Lale Çavuldur, Biz, 2023, Atık inşaat tahtaları, plastik boya


BİZ isimli, atık inşaat tahtalarıyla çalıştığınız iş, sergide soyutlama olarak bile olsa insan figürünü kullandığınız tek eseriniz. Yüzleri görünmeyen, olup biteni bir tribünden izliyor misali bekleyen bu insanlar kim? 

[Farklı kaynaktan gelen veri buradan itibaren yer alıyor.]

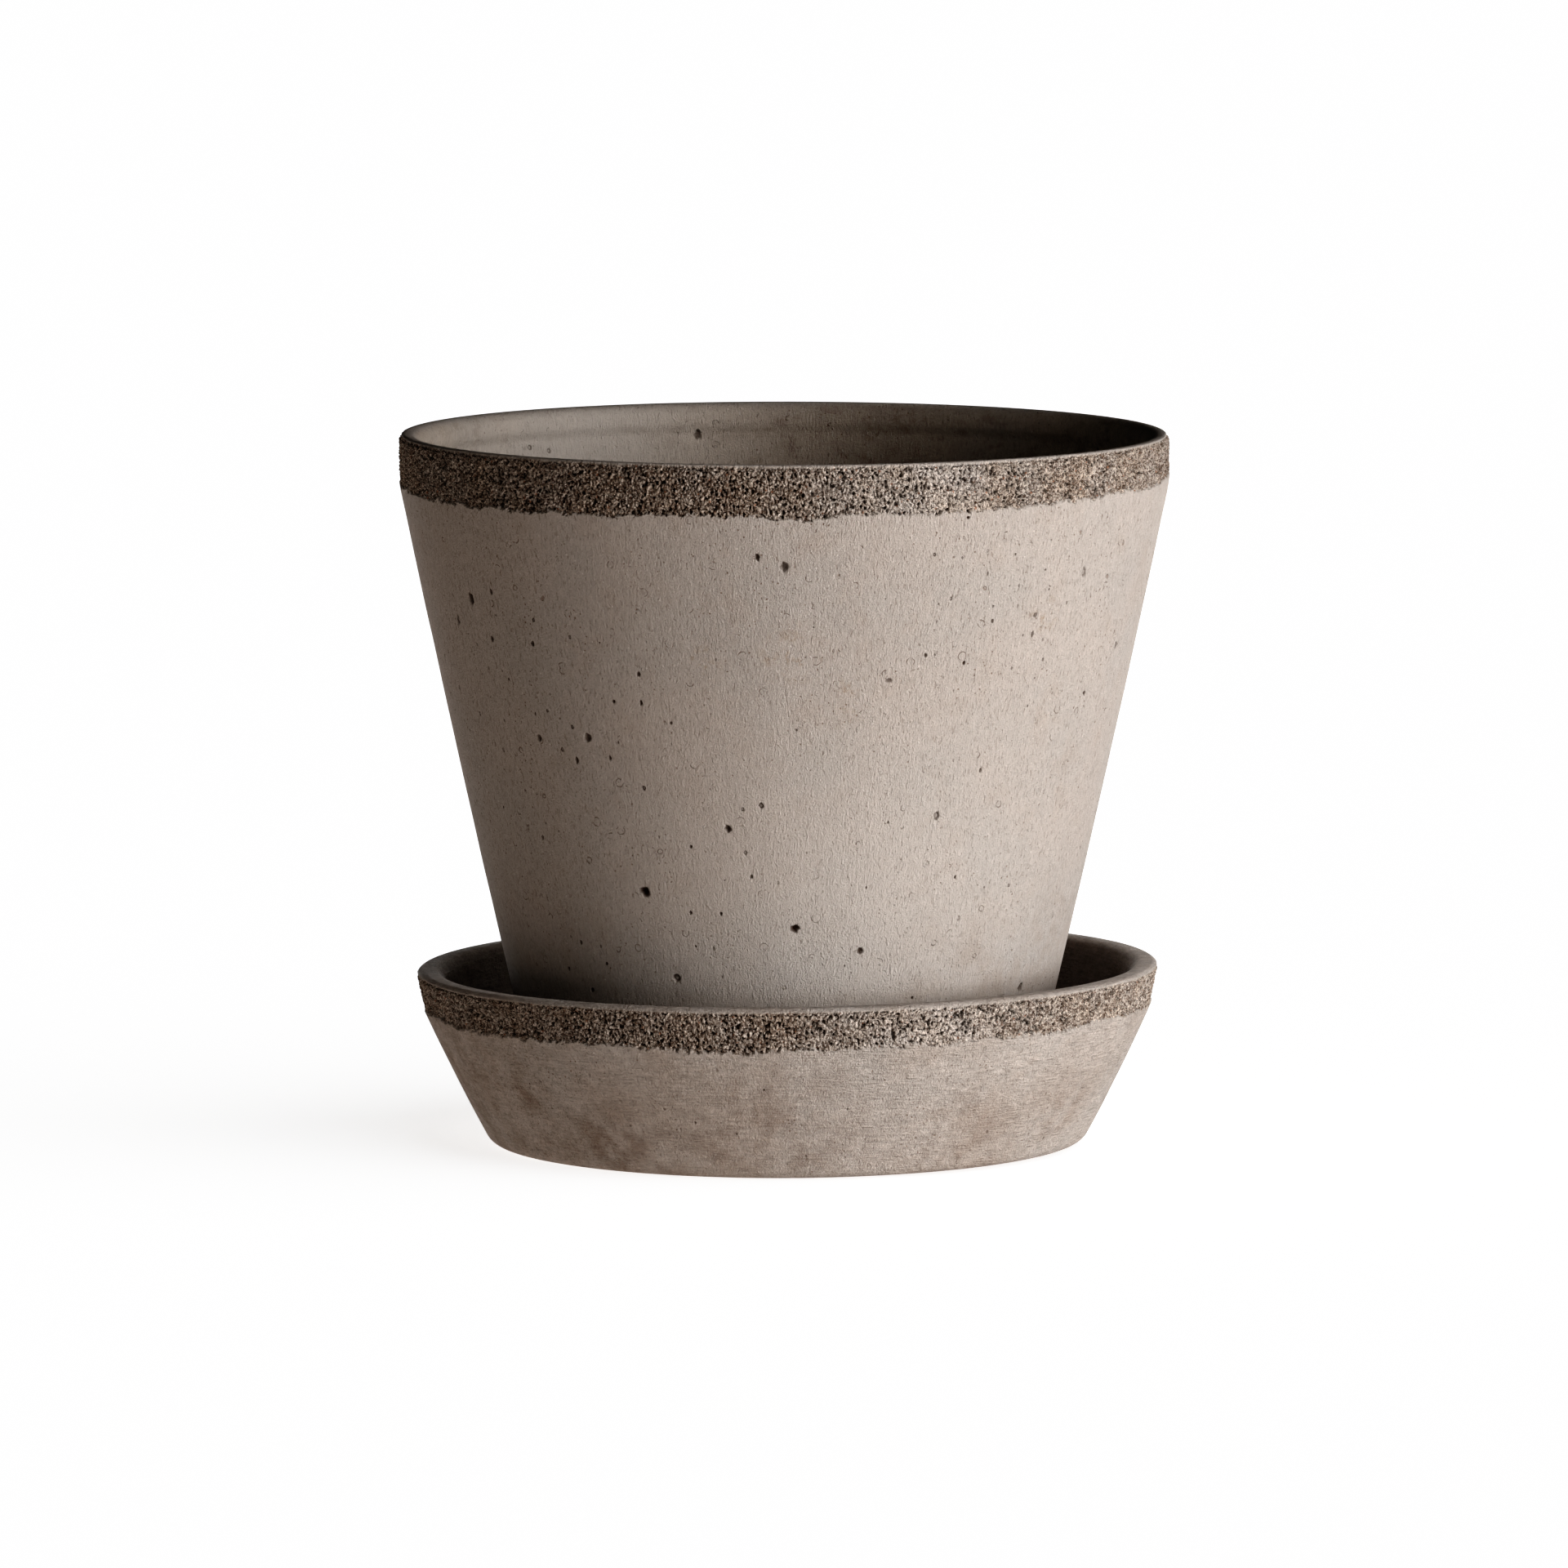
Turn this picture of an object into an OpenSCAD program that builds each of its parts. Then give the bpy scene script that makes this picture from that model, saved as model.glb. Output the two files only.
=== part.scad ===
// Terracotta plant pot standing loose in its own saucer, in millimetres.
// The origin is the centre of the saucer's underside, with +Z up.
// Both pieces are solids of revolution about Z.

/* [Pot outside] */
// Diameter at the widest part of the rim band
pot_d = 210; // [180:1:240]
// Height of the pot alone, from its foot to the top of its rim
pot_h = 187; // [160:1:215]
// Diameter of the wall at the foot, before its edge is rounded
foot_d = 132; // [120:1:150]
// How far the flaring wall bows out from a straight cone
wall_bow = 0.6; // [0:0.1:2]
// Distance of the widest part below the top of the rim
band_crest_drop = 7.8; // [5:0.1:12]
// Radius of the curve that turns the flaring wall upright at the rim band
band_curve_r = 42; // [25:1:80]
// Rounding of the rim's outer edge
lip_out_r = 2; // [0.5:0.1:2.3]
// Rounding of the foot's edge
foot_edge_r = 2.5; // [1:0.1:4]

/* [Pot inside] */
// Thickness of the rim, level across its top
rim_t = 6.4; // [6.1:0.1:9]
// Rounding of the rim's inner edge
lip_in_r = 4; // [1:0.1:4.3]
// Thickness of the flaring wall, measured level
wall_t = 5.8; // [4.5:0.1:8]
// Depth of the upright collar inside the rim
collar_h = 5.2; // [4.4:0.1:10]
// Height over which the collar eases back into the wall
collar_ease_h = 3.6; // [2:0.1:6]
// Thickness of the pot's floor
floor_t = 7; // [5:0.1:10]
// Hollow rounding between the pot's floor and its wall
floor_round_r = 9; // [4:0.5:16]
// Diameter of the drainage hole
drain_d = 20; // [12:0.5:30]
// Diameter of the shallow recess inside the foot ring
foot_recess_d = 106; // [60:1:110]
// Depth of that recess
foot_recess_h = 1.5; // [0.5:0.1:3]

/* [Saucer] */
// Height of the saucer
saucer_h = 48.5; // [44:0.5:56]
// Diameter just below the saucer's rim
saucer_d = 202.5; // [194:0.5:214]
// Height of the steep band round the saucer's rim
saucer_band_h = 11; // [7:0.5:14]
// Lean of the band from upright, in degrees
saucer_band_lean = 12.4; // [6:0.1:18]
// Lean of the wall just below the band, in degrees
saucer_top_lean = 23.1; // [20:0.1:26]
// Lean of the wall at the bottom, in degrees
saucer_low_lean = 28.8; // [27:0.1:32]
// Rounding of the saucer's bottom edge
saucer_edge_r = 4.6; // [2:0.1:7]
// Thickness of the saucer's rim, measured level
saucer_wall_t = 7.6; // [7.2:0.1:10]
// Rounding of the rim's outer edge
saucer_lip_out_r = 2; // [0.5:0.1:3.7]
// Rounding of the rim's inner edge
saucer_lip_in_r = 3.8; // [1:0.1:4.3]
// Thickness of the saucer's floor
saucer_floor_t = 7; // [5:0.1:9]
// Hollow rounding between the saucer's floor and its wall
saucer_round_r = 12; // [6:0.5:16]

/* [Hidden] */
$fn = 180;

// Overlap of a cut past the face that it leaves through
cut_over = 1;
// Segments in a curved stretch of wall, in a small rounding and in a soft one
wall_steps = 12;
lip_steps = 6;
round_steps = 8;

pot_clay = [0.70, 0.65, 0.60];
saucer_clay = [0.69, 0.63, 0.58];

// Points on an arc about [r, z], from angle a0 to a1, with angle 0 outwards and 90 up
function arc(r, z, radius, a0, a1, steps) =
    [for (i = [0:steps]) let (a = a0 + (a1 - a0) * i / steps)
        [r + radius * cos(a), z + radius * sin(a)]];

// --- Pot: heights are above its foot ---

pot_r = pot_d / 2;
foot_r = foot_d / 2;
crest_z = pot_h - band_crest_drop;

// The wall's lean where it meets the band is found from a straight wall, less its bow
straight_lean = atan((pot_r - foot_r) / crest_z);
top_lean = atan(tan(straight_lean) - 4 * wall_bow / crest_z);
bend_z = crest_z - band_curve_r * sin(top_lean);
bend_r = pot_r - band_curve_r * (1 - cos(top_lean));

// Outer radius of the flaring wall at height z, which also runs on above the bend
function wall_r(z) = let (u = z / bend_z)
    z < bend_z
        ? foot_r + (bend_r - foot_r) * u + 4 * wall_bow * u * (1 - u)
        : bend_r + (z - bend_z) * tan(top_lean);

low_lean = atan((bend_r - foot_r + 4 * wall_bow) / bend_z);
foot_edge_z = foot_edge_r * (1 - sin(low_lean));
foot_edge_c = wall_r(foot_edge_z) - foot_edge_r * cos(low_lean);

rim_in_r = pot_r - rim_t;
collar_z = pot_h - collar_h;
ease_z = collar_z - collar_ease_h;
ease_r = wall_r(ease_z) - wall_t;

hollow_z = floor_t + floor_round_r * (1 - sin(low_lean));
hollow_c = wall_r(hollow_z) - wall_t - floor_round_r * cos(low_lean);

pot_outside = concat(
    [[0, 0]],
    arc(foot_edge_c, foot_edge_r, foot_edge_r, -90, -low_lean, lip_steps),
    [for (i = [1:wall_steps - 1]) let (z = foot_edge_z + (bend_z - foot_edge_z) * i / wall_steps)
        [wall_r(z), z]],
    arc(pot_r - band_curve_r, crest_z, band_curve_r, -top_lean, 0, round_steps),
    arc(pot_r - lip_out_r, pot_h - lip_out_r, lip_out_r, 0, 90, lip_steps)
);

pot_inside = concat(
    arc(rim_in_r + lip_in_r, pot_h - lip_in_r, lip_in_r, 90, 180, lip_steps),
    [for (i = [0:round_steps]) let (u = i / round_steps)
        [rim_in_r + (ease_r - rim_in_r) * (1 - cos(180 * u)) / 2, collar_z - collar_ease_h * u]],
    [for (i = [1:wall_steps - 1]) let (z = ease_z + (hollow_z - ease_z) * i / wall_steps)
        [wall_r(z) - wall_t, z]],
    arc(hollow_c, floor_t + floor_round_r, floor_round_r, -low_lean, -90, round_steps),
    [[0, floor_t]]
);

module pot() {
    color(pot_clay)
    translate([0, 0, saucer_floor_t])
    difference() {
        rotate_extrude() polygon(concat(pot_outside, pot_inside));
        translate([0, 0, -cut_over])
            cylinder(h = floor_t + 2 * cut_over, d = drain_d);
        translate([0, 0, -cut_over])
            cylinder(h = foot_recess_h + cut_over, d = foot_recess_d);
    }
}

// --- Saucer: heights are above its underside ---

band_z = saucer_h - saucer_band_h;
band_top_z = saucer_h - saucer_lip_out_r;
band_top_r = saucer_d / 2;
band_r = band_top_r - (band_top_z - band_z) * tan(saucer_band_lean);

// The wall is one long arc, whose lean eases from the bottom edge to the band
edge_z = saucer_edge_r * (1 - sin(saucer_low_lean));
wall_curve_r = (band_z - edge_z) / (sin(saucer_low_lean) - sin(saucer_top_lean));
curve_c_r = band_r - wall_curve_r * cos(saucer_top_lean);
curve_c_z = band_z + wall_curve_r * sin(saucer_top_lean);
edge_c = curve_c_r + (wall_curve_r - saucer_edge_r) * cos(saucer_low_lean);

// Outer radius of the saucer at height z
function saucer_r(z) =
    z < band_z
        ? curve_c_r + sqrt(pow(wall_curve_r, 2) - pow(curve_c_z - z, 2))
        : band_r + (z - band_z) * tan(saucer_band_lean);

in_lip_z = saucer_h - saucer_lip_in_r;
in_lip_r = saucer_r(in_lip_z) - saucer_wall_t;

dish_z = saucer_floor_t + saucer_round_r * (1 - sin(saucer_low_lean));
dish_c = saucer_r(dish_z) - saucer_wall_t - saucer_round_r * cos(saucer_low_lean);

saucer_outline = concat(
    [[0, 0]],
    arc(edge_c, saucer_edge_r, saucer_edge_r, -90, -saucer_low_lean, lip_steps),
    [for (i = [1:wall_steps]) let (z = edge_z + (band_z - edge_z) * i / wall_steps)
        [saucer_r(z), z]],
    arc(band_top_r - saucer_lip_out_r, band_top_z, saucer_lip_out_r, 0, 90, lip_steps),
    arc(in_lip_r + saucer_lip_in_r, in_lip_z, saucer_lip_in_r, 90, 180, lip_steps),
    [for (i = [0:wall_steps - 1]) let (z = band_z + (dish_z - band_z) * i / wall_steps)
        [saucer_r(z) - saucer_wall_t, z]],
    arc(dish_c, saucer_floor_t + saucer_round_r, saucer_round_r, -saucer_low_lean, -90, round_steps),
    [[0, saucer_floor_t]]
);

module saucer() {
    color(saucer_clay)
    rotate_extrude() polygon(saucer_outline);
}

saucer();
pot();
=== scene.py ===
import math

import bpy
import numpy as np
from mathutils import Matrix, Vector


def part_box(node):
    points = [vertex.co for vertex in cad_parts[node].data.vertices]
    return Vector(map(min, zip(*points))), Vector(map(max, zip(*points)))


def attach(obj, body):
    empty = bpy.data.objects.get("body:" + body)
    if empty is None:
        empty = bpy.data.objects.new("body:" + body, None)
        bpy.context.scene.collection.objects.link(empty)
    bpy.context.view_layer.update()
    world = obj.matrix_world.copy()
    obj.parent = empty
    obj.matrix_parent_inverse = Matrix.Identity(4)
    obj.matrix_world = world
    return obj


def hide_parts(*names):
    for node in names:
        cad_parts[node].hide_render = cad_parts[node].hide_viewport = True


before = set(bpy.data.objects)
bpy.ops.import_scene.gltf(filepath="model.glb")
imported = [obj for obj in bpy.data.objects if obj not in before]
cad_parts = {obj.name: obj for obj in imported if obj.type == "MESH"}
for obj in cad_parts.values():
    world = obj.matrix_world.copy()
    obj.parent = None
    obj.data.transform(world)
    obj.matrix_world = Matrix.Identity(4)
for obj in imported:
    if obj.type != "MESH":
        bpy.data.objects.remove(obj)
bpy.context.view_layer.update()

MM = 0.001

# The CAD boxes that both pieces are built to
_, saucer_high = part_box("saucer")
pot_low, pot_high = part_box("pot")


# ---------------------------------------------------------------- sizes

# Pot: heights are above its foot, which stands on the saucer's floor
POT_FOOT_Z = pot_low.z
POT_R = pot_high.x
POT_H = pot_high.z - pot_low.z
FOOT_R = 66.0 * MM
WALL_BOW = 0.6 * MM
CREST_DROP = 7.8 * MM
BAND_CURVE_R = 42.0 * MM
LIP_OUT_R = 2.0 * MM
FOOT_EDGE_R = 2.5 * MM
RIM_T = 6.4 * MM
LIP_IN_R = 4.0 * MM
WALL_T = 5.8 * MM
COLLAR_H = 5.2 * MM
COLLAR_EASE_H = 3.6 * MM
FLOOR_T = 7.0 * MM
FLOOR_ROUND_R = 9.0 * MM
DRAIN_R = 10.0 * MM
DRAIN_EDGE_R = 0.8 * MM
FOOT_RECESS_R = 53.0 * MM
FOOT_RECESS_H = 1.5 * MM

# Saucer: heights are above its underside
SAUCER_R = saucer_high.x
SAUCER_H = saucer_high.z
SAUCER_BAND_H = 11.0 * MM
SAUCER_BAND_LEAN = math.radians(12.4)
SAUCER_TOP_LEAN = math.radians(23.1)
SAUCER_LOW_LEAN = math.radians(28.8)
SAUCER_EDGE_R = 4.6 * MM
SAUCER_WALL_T = 7.6 * MM
SAUCER_LIP_OUT_R = 2.0 * MM
SAUCER_LIP_IN_R = 3.8 * MM
SAUCER_FLOOR_T = pot_low.z
SAUCER_ROUND_R = 12.0 * MM

# The saucer is a little out of true: its rim is higher on +X, by this slope, and its base warps up there
SAUCER_RIM_TILT = 0.012
SAUCER_BASE_WARP = 0.009
# It also stands a little off the pot's axis, towards +X
SAUCER_SHIFT = 0.9 * MM

# The scraped band of the pot ends this far below its rim, deepest at one bearing
POT_BAND_TOP = 0.35 * MM
POT_BAND_DROP = 12.5 * MM
POT_BAND_SWING = 1.6 * MM
POT_BAND_DEEPEST = math.radians(-42)
# The saucer's scraped band, likewise
SAUCER_BAND_TOP = 1.0 * MM
SAUCER_BAND_DROP = 10.8 * MM
SAUCER_BAND_SWING = 0.6 * MM
SAUCER_BAND_DEEPEST = math.radians(-20)
# The finest rows of the saucer's outline start this far below its rim
SAUCER_BAND_REACH = 13.5 * MM

# Points round a full turn, on each kind of surface
ROUND_BAND = 4096
ROUND_EDGE = 2048
ROUND_WALL = 1024
ROUND_INSIDE = 512
ROUND_FLOOR = 256


# ---------------------------------------------------------------- outlines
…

Bu işte atık inşaat tahtalarının üzerine çizdiğim figürler hepimizi temsil ediyor. Topladığım kullanılmış ahşap parçalarla oluşturduğum paravan üzerindeki kalabalık bizleriz aslında. İlkel sayılabilecek şekilde, “çöp adam” gibi çizdiğim kadın, erkek ve çocukların ortak noktası bedenlerinin bir parçasının eksik olması. Sakat olmalarına rağmen kendilerine ayrılan dar alanda dimdik ayakta durmaya çalışıyor gibiler. Kendi aralarında, kaybettikleri kesik uzuvlarını, yüksekten atlayıp düşenleri de saklıyorlar. Hareketsizler çünkü onlara ayrılan alan çok sıkışık ve paravanın bir parçası olmaları gerekiyor. Duruşlarıyla belki arkalarındaki yeni bir finans merkezini, rezidans inşaatını veya patronlarının sırlarını gizleyip, korumak zorunda hissediyorlar. Günümüzde kapitalizmin üretim koşulları hepimize bedensel, ruhsal ve zihinsel zararlar veriyor. İş cinayetleri, kazaları, meslek hastalıkları ve mobbinglerle örülü bir çalışma düzeniyle antidepresanlar alarak başa çıkmaya çalışıyoruz. Ama bir yandan da bu sistemi koruyoruz. Üretim-tüketim ilişkileri içindeki çarpıklığın yalnızca kendi dünyamıza değil, tüm canlıları kapsayan tahribatına da seyirci kalan bu sakatlanmış topluluk bugünkü insanlığın durumunu tasvir ediyor diyebilirim.